Smart contracts are a much-hyped new technology that promise to automate all sorts of transactions—everything from sports wagers to insurance payments to copyright claims. There’s just one catch: few people are able to use them.
Despite being around since 2014, smart contracts have existed mostly in theory. While there are many working examples, especially on the blockchain platform Ethereum, their technological complexity has kept them out of the mainstream.
Stefan Thomas, the longtime CTO of the cryptocurrency company Ripple, hopes to change that. On Wednesday, Thomas’s new company Coil announced a product that will make it easy to write and deploy smart contracts at low cost.
The product is called Codius and Thomas describes it as an operating system for the blockchain.
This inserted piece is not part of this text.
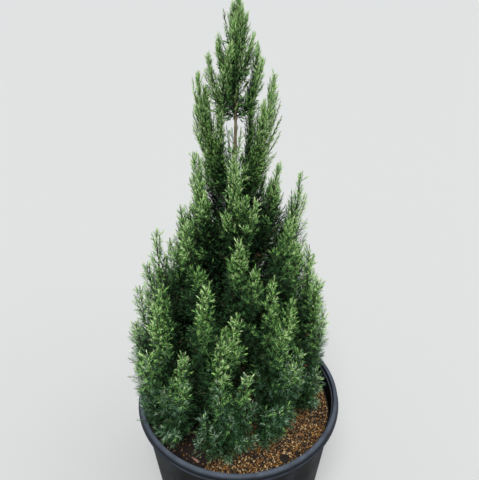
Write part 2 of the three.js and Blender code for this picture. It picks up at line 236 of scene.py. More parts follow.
def moulded_plastic():
    """Black plastic with a fine grain, dust and a painted highlight on what faces up, and faint upright
    water marks.
    """
    plastic, add, finish = new_material("pot_plastic")
    place = add("TexCoord").outputs["Object"]
    scuffs = add("TexNoise", {"Vector": place, "Scale": 26, "Detail": 8, "Roughness": 0.65})
    # What faces up turns light grey-blue: dust, and a painted highlight of the light from above
    facing = add("SeparateXYZ", {"Vector": add("NewGeometry").outputs["Normal"]})
    dust_and_highlight = add("Math", {0: facing.outputs["Z"], 1: scuffs.outputs["Fac"]}, operation="MULTIPLY",
               use_clamp=True)
    upright = add("Mapping", {"Vector": place, "Scale": (1, 1, 0.06)})
    streaks = add("TexNoise", {"Vector": upright.outputs["Vector"], "Scale": 44, "Detail": 6})
    streak = add("MapRange", {"Value": streaks.outputs["Fac"], "From Min": 0.38, "From Max": 0.8,
                              "To Max": 0.13})
    film_and_highlight = add("Math", {0: dust_and_highlight.outputs["Value"], 1: streak.outputs["Result"]}, operation="MAXIMUM")
    tint = blended(add, film_and_highlight.outputs["Value"], colour("040506"), colour("666f7c"))
    grain = add("TexNoise", {"Vector": place, "Scale": 1400, "Detail": 2})
    bump = add("Bump", {"Height": grain.outputs["Fac"], "Strength": 0.18, "Distance": 0.0004})
    rough = add("MapRange", {"Value": scuffs.outputs["Fac"], "To Min": 0.42, "To Max": 0.68})
    finish({"Base Color": tint, "Roughness": rough.outputs["Result"], "Normal": bump.outputs["Normal"],
            "Specular IOR Level": 0.05})
    return plastic


pot = new_piece("nursery_pot", pot_shell(), moulded_plastic())
pot.data.shade_smooth()
pot.data.set_sharp_from_angle(angle=radians(sharp_from))
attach(pot, "root")
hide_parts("pot")


# Compost
# Dark potting compost, crumbly and moist, fills the pot to 40 mm below its rim and swells a little
# towards the trunk.
soil_below_rim = 40 * MM
soil_mound = 4 * MM
mound_share = 0.45
soil_gap = 0.6 * MM
soil_bottom = 3.3 * MM
soil_edge = pot_height - soil_below_rim
soil_radius = inner_radius_at(soil_edge) - soil_gap
soil_segments = 120
soil_rings = 48
crumb_relief = 1.6 * MM
crumb_waves = ((90, 1), (260, 0.6), (600, 0.4))
edge_steepness = 12


def mix(a, b, t):
    """The number a share t of the way from a to b."""
    return a + (b - a) * t


def smooth_step(low, high, value):
    """0 below low, 1 above high, and an even rise between them."""
    share = min(1, max(0, (value - low) / (high - low)))
    return share * share * (3 - 2 * share)


def soil_height(x, y):
    """The compost's surface, with its crumbs, at a place in metres."""
    out = hypot(x, y) / soil_radius
    level = soil_edge + soil_mound * (1 - smooth_step(mound_share, 1, out))
    crumbs = sum(height * noise.noise(Vector((x, y, 0)) * scale) for scale, height in crumb_waves)
    return level + crumb_relief * crumbs * min(1, edge_steepness * (1 - out))


def compost_bed():
    """A closed block of compost with its surface raised into crumbs."""
    bm = bmesh.new()
    surface = [(soil_radius * (1 - ring / soil_rings), soil_edge) for ring in range(soil_rings + 1)]
    bottom = [(0, soil_bottom), (inner_radius_at(soil_bottom) - soil_gap, soil_bottom)]
    spun(bm, [*bottom, *surface], soil_segments)
    for vert in bm.verts:
        if vert.co.z > soil_edge - MM:
            vert.co.z = soil_height(vert.co.x, vert.co.y)
    return bm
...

“[Codius] is an open source hosting platform available for anyone who wants a secure platform to built or host a smart contract,” wrote Thomas in a blog post. “In the same way that cloud computing made web hosting more accessible, Codius will make experimentation on the blockchain more widely available because people won’t need to build from scratch.”
In an interview with Fortune, Thomas claimed the current smart contract are impractical because they require developers to learn new and esoteric programming languages. He also noted the most popular smart contract platform, Ethereum, is currently ill-equipped to operate at scale, and that it can cost users a dollar or more to execute a single contract.
Thomas added that existing smart contract architecture lacks an easy way to integrate external data sources such as maps or weather reports. This makes it hard to build practical applications. But with Cordius, Thomas says developers can use common programming languages like Java or C+ to tap all sorts of data.
“This open-source platform allows smart contracts to be written in any popular programming language and it lowers the operating costs by several orders of magnitude compared to Ethereum. It will reduce the barriers to entry for many and opens up the possibility of decentralized mainstream applications built using blockchain,” notes the blog post.
For practical purposes, this means that it will become possible to create smart contracts that tap into third party information sources, such as the Weather Channel or Yahoo Finance, in the same way that mobile apps do. Thomas also notes that users will be able to use regular web browsers to access and deploy smart contracts instead of specialty software like Coinbase’s Toshi.
All of this may sound ambitious, but Thomas’s pedigree means he may pull it off. At Ripple, he was the primary creator of Interledger, a tool that bridges different banking protocols. And in 2014, he published an early white paper about smart contracts.
The white paper was based in part on conversations he had with Vitalik Buterin, a young developer who crashed on his couch for several weeks in 2013. Today, Buterin is famous for creating and building out Ethereum and its smart contract platform.
Thomas told Fortune he has high regard for Buterin and the two are on good terms, but added that Ethereum has so far been unable to realize the promise of smart contracts.
At its launch, Cordia has two early users: Telindus, a large IT company in Luxembourg, and Wietse Wind, a developer of open source software tools based in the Netherlands.
While Thomas’s new venture is formally spun-off from Ripple, it will rely on some of his former company’s architecture. Notably, Cordius uses Ripple’s Interledger as a payment mechanism, which could deliver a boost to Ripple if the new smart contracts platform catches on.